• **DIRECTIVE**
For this exercise, copy out each line of the material below that includes "before".

↓↓↓

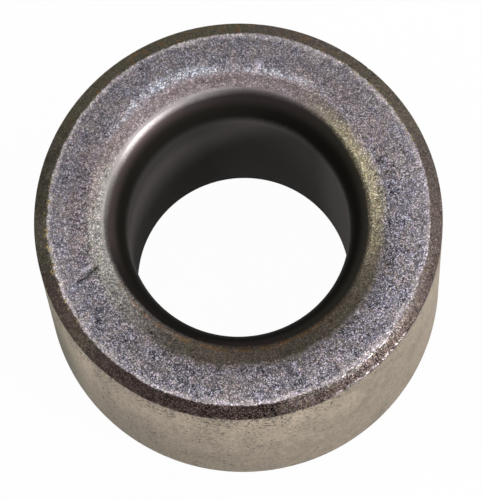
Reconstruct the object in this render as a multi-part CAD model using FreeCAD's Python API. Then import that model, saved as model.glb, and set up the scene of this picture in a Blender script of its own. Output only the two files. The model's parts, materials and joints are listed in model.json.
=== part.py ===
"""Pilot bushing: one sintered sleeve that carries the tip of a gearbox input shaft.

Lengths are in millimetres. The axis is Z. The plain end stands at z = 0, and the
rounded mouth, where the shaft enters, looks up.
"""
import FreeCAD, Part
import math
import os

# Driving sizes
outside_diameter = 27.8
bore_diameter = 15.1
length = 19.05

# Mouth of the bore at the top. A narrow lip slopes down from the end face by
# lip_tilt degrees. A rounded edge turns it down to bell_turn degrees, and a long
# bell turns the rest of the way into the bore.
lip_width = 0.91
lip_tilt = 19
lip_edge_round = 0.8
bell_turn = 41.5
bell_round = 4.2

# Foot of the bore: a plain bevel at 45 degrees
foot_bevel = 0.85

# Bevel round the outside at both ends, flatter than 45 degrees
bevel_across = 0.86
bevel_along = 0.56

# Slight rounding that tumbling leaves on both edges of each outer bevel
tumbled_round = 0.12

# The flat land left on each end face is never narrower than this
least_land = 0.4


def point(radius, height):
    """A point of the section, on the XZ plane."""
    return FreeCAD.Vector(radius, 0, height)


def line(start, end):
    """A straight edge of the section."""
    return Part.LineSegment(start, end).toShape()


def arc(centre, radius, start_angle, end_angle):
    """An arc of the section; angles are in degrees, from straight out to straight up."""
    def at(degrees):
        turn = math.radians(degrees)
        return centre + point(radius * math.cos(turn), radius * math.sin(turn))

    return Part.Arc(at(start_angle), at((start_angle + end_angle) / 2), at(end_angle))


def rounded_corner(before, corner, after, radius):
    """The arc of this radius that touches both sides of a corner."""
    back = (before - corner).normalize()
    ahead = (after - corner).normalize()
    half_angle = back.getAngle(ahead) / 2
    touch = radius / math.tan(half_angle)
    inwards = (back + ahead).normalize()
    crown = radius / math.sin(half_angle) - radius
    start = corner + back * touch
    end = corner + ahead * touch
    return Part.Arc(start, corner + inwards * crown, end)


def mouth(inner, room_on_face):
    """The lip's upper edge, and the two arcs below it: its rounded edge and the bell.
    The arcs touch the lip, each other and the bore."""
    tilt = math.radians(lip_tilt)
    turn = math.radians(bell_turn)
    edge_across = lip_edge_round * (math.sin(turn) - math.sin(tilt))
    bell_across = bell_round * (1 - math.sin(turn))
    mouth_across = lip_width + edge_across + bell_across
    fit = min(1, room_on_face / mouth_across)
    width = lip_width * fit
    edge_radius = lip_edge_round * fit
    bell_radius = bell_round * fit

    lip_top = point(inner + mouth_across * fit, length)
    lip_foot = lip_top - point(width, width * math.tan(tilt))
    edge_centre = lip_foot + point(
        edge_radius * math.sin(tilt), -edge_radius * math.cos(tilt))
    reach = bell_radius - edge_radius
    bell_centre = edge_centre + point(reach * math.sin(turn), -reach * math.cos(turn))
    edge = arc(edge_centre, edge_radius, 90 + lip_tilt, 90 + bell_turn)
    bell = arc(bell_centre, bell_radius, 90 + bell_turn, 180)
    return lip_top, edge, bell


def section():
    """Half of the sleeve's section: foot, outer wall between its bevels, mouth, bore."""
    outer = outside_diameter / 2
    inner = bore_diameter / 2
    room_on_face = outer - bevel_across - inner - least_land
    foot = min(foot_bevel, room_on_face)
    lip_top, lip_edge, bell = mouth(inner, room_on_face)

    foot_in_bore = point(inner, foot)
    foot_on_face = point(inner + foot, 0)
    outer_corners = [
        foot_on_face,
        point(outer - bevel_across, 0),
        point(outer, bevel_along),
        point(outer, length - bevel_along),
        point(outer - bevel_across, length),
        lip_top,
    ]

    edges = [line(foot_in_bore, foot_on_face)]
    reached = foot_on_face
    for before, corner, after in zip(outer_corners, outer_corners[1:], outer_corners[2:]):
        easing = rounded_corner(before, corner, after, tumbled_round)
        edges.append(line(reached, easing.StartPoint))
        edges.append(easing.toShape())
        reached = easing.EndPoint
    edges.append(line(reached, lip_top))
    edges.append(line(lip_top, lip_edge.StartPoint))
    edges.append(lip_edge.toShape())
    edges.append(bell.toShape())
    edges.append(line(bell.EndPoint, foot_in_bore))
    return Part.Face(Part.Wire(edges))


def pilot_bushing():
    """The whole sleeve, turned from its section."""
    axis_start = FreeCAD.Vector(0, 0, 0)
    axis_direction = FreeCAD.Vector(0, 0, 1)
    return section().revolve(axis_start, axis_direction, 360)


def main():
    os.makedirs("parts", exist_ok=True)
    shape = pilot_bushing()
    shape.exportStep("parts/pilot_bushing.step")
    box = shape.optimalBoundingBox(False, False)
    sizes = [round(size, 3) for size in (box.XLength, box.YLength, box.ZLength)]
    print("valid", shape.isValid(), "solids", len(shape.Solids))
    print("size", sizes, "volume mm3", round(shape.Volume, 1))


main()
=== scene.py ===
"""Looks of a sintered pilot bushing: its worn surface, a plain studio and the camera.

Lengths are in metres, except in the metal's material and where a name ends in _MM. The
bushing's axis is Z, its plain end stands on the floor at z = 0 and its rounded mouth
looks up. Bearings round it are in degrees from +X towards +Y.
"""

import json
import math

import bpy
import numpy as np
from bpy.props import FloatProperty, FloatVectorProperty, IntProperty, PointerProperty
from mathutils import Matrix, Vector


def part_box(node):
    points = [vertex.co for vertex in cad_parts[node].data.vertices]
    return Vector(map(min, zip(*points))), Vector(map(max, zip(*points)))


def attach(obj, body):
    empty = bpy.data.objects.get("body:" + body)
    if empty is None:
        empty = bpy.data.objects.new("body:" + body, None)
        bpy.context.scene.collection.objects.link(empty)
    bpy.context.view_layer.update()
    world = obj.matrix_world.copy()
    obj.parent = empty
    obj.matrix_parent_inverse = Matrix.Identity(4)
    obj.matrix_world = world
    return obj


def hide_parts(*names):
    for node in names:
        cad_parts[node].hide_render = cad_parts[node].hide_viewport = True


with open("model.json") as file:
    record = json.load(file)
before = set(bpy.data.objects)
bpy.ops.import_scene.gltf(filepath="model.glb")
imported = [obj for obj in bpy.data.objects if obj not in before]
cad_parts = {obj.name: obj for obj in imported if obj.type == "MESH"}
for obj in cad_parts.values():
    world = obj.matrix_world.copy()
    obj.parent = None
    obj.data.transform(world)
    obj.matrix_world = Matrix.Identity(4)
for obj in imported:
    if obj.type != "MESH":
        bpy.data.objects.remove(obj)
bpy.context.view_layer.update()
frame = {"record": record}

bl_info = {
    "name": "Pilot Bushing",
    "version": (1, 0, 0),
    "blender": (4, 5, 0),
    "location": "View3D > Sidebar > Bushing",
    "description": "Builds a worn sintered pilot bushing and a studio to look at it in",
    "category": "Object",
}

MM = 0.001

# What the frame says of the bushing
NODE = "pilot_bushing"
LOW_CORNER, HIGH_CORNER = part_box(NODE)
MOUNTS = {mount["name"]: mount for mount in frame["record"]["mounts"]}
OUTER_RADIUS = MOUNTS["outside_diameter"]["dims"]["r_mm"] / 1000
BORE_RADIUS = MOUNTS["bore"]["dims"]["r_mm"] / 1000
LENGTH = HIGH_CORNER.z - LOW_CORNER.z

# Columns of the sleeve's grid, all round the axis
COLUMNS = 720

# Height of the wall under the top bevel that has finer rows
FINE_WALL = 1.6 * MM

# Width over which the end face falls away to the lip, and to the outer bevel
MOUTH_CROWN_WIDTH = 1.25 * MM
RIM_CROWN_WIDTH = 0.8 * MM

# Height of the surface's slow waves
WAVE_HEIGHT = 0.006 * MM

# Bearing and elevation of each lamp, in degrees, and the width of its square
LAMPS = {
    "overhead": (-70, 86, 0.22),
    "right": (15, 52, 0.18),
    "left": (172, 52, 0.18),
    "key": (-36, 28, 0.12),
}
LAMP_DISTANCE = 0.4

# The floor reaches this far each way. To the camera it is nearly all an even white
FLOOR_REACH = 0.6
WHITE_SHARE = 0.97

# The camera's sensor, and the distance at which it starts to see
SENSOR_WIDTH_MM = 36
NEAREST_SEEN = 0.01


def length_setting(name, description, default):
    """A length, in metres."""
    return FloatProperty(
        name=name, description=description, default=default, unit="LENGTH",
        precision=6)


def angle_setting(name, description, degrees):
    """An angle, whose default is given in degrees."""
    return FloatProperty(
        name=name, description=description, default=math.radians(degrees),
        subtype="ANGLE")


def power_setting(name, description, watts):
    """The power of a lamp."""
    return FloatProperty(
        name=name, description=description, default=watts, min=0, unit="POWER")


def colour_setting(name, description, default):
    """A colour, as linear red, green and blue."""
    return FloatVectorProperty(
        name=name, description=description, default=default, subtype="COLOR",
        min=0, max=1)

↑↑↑

• **TASK OUTPUT**
def rounded_corner(before, corner, after, radius):
    back = (before - corner).normalize()
    for before, corner, after in zip(outer_corners, outer_corners[1:], outer_corners[2:]):
        easing = rounded_corner(before, corner, after, tumbled_round)
before = set(bpy.data.objects)
imported = [obj for obj in bpy.data.objects if obj not in before]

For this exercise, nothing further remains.